• Aim of the task
Every line with the string "saved" should be gathered.

• Extracted entries
::::::
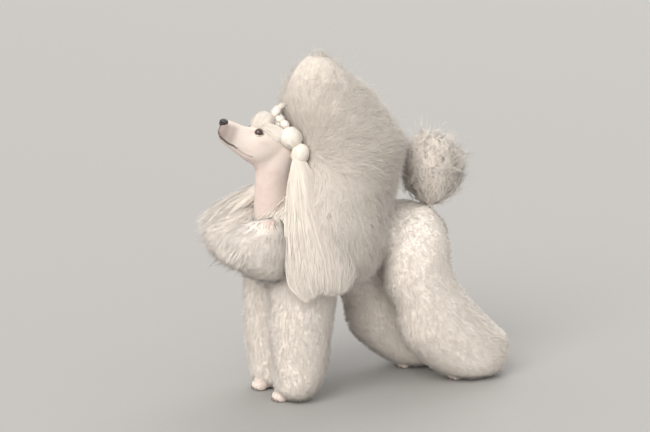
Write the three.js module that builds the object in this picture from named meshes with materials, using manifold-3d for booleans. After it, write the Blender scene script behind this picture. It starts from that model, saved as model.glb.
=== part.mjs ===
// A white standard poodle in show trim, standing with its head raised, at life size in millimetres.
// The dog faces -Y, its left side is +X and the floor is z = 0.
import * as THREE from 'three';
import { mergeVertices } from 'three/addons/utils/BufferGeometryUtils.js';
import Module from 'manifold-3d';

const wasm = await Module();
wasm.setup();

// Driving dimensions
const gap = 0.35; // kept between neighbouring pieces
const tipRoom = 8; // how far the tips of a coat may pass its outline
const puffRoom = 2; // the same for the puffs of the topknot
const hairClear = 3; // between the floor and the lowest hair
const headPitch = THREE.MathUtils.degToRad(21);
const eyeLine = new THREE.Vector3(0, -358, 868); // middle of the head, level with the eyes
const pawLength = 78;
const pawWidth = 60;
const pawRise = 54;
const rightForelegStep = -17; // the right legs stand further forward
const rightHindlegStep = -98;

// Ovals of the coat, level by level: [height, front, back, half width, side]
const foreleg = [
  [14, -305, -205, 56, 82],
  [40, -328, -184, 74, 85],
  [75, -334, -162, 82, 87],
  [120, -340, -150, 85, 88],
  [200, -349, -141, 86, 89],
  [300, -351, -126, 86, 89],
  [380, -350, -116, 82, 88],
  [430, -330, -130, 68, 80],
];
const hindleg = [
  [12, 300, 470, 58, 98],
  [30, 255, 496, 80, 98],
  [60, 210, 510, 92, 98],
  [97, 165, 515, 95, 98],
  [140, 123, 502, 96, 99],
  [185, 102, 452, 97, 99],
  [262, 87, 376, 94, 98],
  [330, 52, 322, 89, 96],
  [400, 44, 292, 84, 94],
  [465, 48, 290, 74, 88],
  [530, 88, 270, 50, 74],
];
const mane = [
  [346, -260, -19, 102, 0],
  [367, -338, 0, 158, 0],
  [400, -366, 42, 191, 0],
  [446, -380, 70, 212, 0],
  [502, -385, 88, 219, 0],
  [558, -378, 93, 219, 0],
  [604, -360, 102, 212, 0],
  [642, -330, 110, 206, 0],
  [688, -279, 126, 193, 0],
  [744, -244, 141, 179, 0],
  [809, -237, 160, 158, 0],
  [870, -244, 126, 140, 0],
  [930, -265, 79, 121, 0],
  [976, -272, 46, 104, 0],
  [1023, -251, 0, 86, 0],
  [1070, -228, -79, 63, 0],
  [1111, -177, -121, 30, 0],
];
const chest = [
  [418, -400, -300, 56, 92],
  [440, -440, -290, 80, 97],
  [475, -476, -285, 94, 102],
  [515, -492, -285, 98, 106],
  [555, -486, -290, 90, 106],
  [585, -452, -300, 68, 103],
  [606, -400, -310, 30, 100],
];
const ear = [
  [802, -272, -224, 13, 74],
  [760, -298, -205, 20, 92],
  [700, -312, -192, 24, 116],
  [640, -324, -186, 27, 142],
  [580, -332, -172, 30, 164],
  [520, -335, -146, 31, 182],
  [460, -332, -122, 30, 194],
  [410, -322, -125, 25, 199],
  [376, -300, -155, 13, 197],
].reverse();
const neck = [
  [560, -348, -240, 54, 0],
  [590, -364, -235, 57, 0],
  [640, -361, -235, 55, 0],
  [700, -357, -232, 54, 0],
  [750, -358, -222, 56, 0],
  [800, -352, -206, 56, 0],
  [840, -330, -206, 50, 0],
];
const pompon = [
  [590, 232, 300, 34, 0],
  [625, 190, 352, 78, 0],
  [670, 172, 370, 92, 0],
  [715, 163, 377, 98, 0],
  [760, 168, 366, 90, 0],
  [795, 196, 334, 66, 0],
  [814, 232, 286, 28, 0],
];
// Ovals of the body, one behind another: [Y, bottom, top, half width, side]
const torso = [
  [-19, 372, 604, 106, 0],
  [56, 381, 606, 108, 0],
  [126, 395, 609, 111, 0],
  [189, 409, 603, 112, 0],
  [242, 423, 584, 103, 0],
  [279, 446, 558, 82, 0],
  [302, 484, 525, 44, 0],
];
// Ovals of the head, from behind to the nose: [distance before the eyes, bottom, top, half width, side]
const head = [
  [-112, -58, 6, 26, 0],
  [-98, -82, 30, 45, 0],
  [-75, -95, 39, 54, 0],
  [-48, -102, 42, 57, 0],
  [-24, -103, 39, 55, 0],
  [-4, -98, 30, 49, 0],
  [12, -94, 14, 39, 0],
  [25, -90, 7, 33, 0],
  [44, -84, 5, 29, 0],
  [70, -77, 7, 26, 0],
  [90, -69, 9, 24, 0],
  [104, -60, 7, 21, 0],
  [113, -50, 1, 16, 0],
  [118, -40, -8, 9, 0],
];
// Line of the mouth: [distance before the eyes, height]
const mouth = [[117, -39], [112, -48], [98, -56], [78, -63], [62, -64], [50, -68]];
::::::
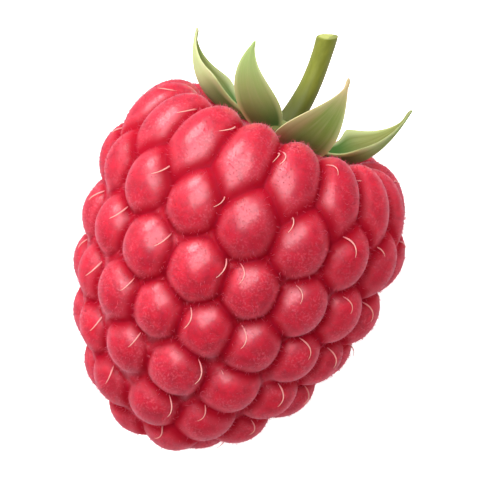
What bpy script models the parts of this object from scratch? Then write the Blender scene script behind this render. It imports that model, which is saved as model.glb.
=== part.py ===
::::::
• In response
Write the three.js module that builds the object in this picture from named meshes with materials, using manifold-3d for booleans. After it, write the Blender scene script behind this picture. It starts from that model, saved as model.glb.
What bpy script models the parts of this object from scratch? Then write the Blender scene script behind this render. It imports that model, which is saved as model.glb.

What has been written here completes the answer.